■ Instruction: Scan the records for the line containing "Write the three.js"; extract it and all later lines, verbatim, through the end, and nothing before it.

■ Information given:

* * * * * * * * *

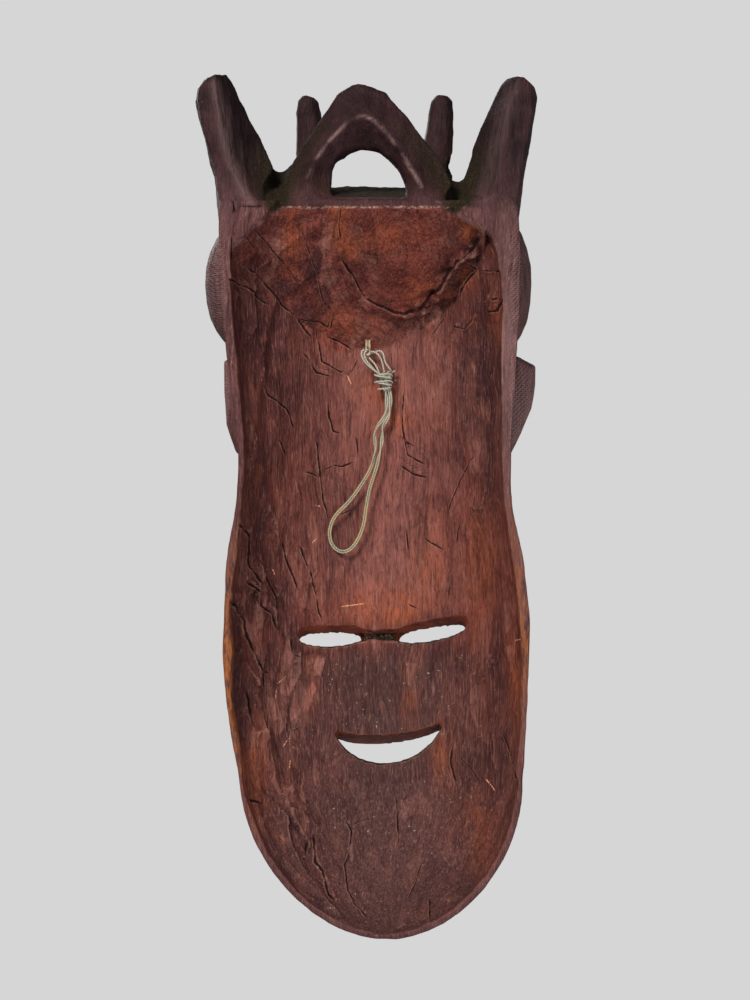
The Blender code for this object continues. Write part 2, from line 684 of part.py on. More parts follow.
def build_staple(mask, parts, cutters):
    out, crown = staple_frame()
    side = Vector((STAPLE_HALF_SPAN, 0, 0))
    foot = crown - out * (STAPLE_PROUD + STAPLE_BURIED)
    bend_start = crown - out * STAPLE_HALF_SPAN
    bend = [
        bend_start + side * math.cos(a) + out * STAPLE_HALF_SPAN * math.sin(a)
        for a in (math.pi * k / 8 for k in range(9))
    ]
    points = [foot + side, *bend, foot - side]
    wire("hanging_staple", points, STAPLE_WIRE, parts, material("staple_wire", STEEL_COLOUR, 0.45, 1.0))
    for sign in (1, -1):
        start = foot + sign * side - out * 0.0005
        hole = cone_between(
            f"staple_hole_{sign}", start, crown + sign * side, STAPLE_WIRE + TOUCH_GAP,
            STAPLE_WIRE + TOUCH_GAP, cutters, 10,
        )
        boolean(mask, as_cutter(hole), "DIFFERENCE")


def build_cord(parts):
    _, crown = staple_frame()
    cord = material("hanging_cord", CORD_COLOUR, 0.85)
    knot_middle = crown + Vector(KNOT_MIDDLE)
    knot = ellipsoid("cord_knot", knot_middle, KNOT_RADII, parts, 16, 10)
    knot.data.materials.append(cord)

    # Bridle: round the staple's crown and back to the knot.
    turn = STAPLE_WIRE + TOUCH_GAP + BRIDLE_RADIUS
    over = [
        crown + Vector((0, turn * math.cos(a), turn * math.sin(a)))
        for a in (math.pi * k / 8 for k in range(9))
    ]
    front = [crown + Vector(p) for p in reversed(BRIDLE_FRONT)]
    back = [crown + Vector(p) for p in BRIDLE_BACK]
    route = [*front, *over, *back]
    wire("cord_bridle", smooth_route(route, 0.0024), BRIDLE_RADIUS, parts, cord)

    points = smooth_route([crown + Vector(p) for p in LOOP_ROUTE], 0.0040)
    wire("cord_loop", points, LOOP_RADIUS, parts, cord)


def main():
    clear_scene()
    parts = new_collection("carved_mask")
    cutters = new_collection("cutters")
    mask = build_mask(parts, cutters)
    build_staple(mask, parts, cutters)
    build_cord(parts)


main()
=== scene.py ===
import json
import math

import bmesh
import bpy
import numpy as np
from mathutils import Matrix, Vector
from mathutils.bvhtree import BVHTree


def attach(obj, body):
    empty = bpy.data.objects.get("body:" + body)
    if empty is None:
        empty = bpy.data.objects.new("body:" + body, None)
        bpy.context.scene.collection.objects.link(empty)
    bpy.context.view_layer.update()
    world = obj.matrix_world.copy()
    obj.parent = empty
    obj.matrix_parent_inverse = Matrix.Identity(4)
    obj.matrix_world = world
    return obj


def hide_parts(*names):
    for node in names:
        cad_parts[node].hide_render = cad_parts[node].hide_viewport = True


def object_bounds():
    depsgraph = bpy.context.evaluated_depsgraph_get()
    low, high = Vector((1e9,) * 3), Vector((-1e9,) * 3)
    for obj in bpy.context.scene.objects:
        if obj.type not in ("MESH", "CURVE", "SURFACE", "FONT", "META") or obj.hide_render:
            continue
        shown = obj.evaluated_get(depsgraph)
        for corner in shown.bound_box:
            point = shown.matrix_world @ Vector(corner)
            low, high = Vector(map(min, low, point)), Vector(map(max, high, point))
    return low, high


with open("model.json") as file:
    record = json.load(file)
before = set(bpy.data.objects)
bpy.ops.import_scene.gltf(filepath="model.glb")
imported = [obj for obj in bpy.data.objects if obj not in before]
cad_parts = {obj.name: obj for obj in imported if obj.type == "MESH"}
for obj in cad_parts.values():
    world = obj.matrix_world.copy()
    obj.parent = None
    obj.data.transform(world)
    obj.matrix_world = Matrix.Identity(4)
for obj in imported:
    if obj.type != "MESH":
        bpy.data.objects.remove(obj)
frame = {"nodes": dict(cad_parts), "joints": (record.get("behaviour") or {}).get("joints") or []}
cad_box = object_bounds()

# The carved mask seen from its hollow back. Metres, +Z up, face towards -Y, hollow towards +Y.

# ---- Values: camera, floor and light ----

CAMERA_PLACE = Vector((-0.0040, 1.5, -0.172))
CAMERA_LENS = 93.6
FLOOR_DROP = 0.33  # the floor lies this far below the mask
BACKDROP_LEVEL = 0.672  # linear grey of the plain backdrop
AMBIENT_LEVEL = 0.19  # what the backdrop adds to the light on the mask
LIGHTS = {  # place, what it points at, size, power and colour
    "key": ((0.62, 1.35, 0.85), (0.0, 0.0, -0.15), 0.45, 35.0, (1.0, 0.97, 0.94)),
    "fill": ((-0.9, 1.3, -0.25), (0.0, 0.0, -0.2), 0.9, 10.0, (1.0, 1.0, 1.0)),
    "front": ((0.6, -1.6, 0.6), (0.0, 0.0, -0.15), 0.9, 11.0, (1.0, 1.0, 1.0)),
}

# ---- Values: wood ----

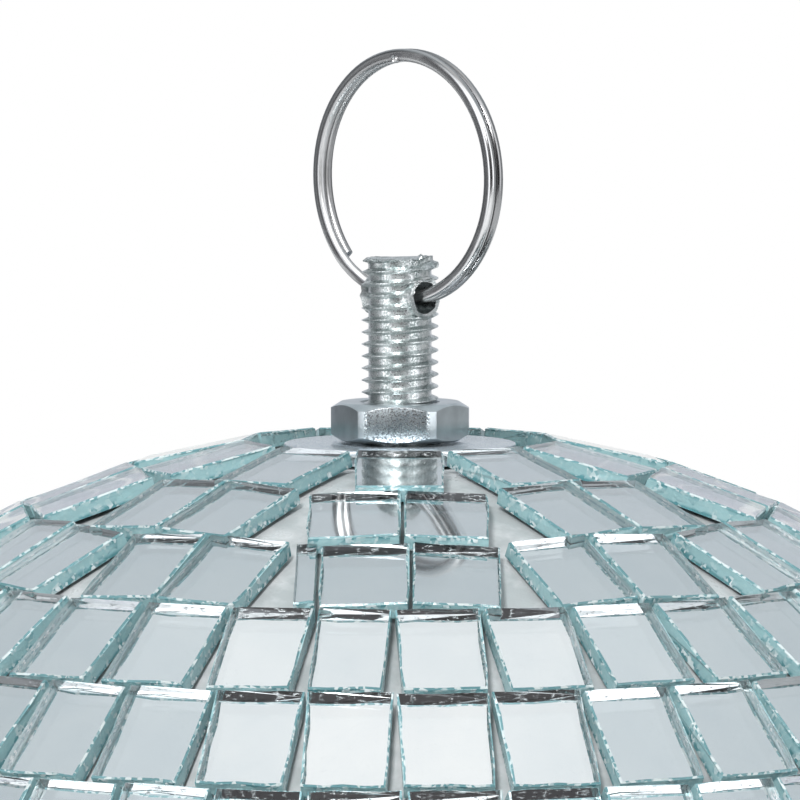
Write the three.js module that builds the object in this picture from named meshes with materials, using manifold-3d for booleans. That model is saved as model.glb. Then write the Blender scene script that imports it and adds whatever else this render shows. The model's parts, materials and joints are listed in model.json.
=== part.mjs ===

* * * * * * * * *

■ Answer to the task:
Write the three.js module that builds the object in this picture from named meshes with materials, using manifold-3d for booleans. That model is saved as model.glb. Then write the Blender scene script that imports it and adds whatever else this render shows. The model's parts, materials and joints are listed in model.json.
=== part.mjs ===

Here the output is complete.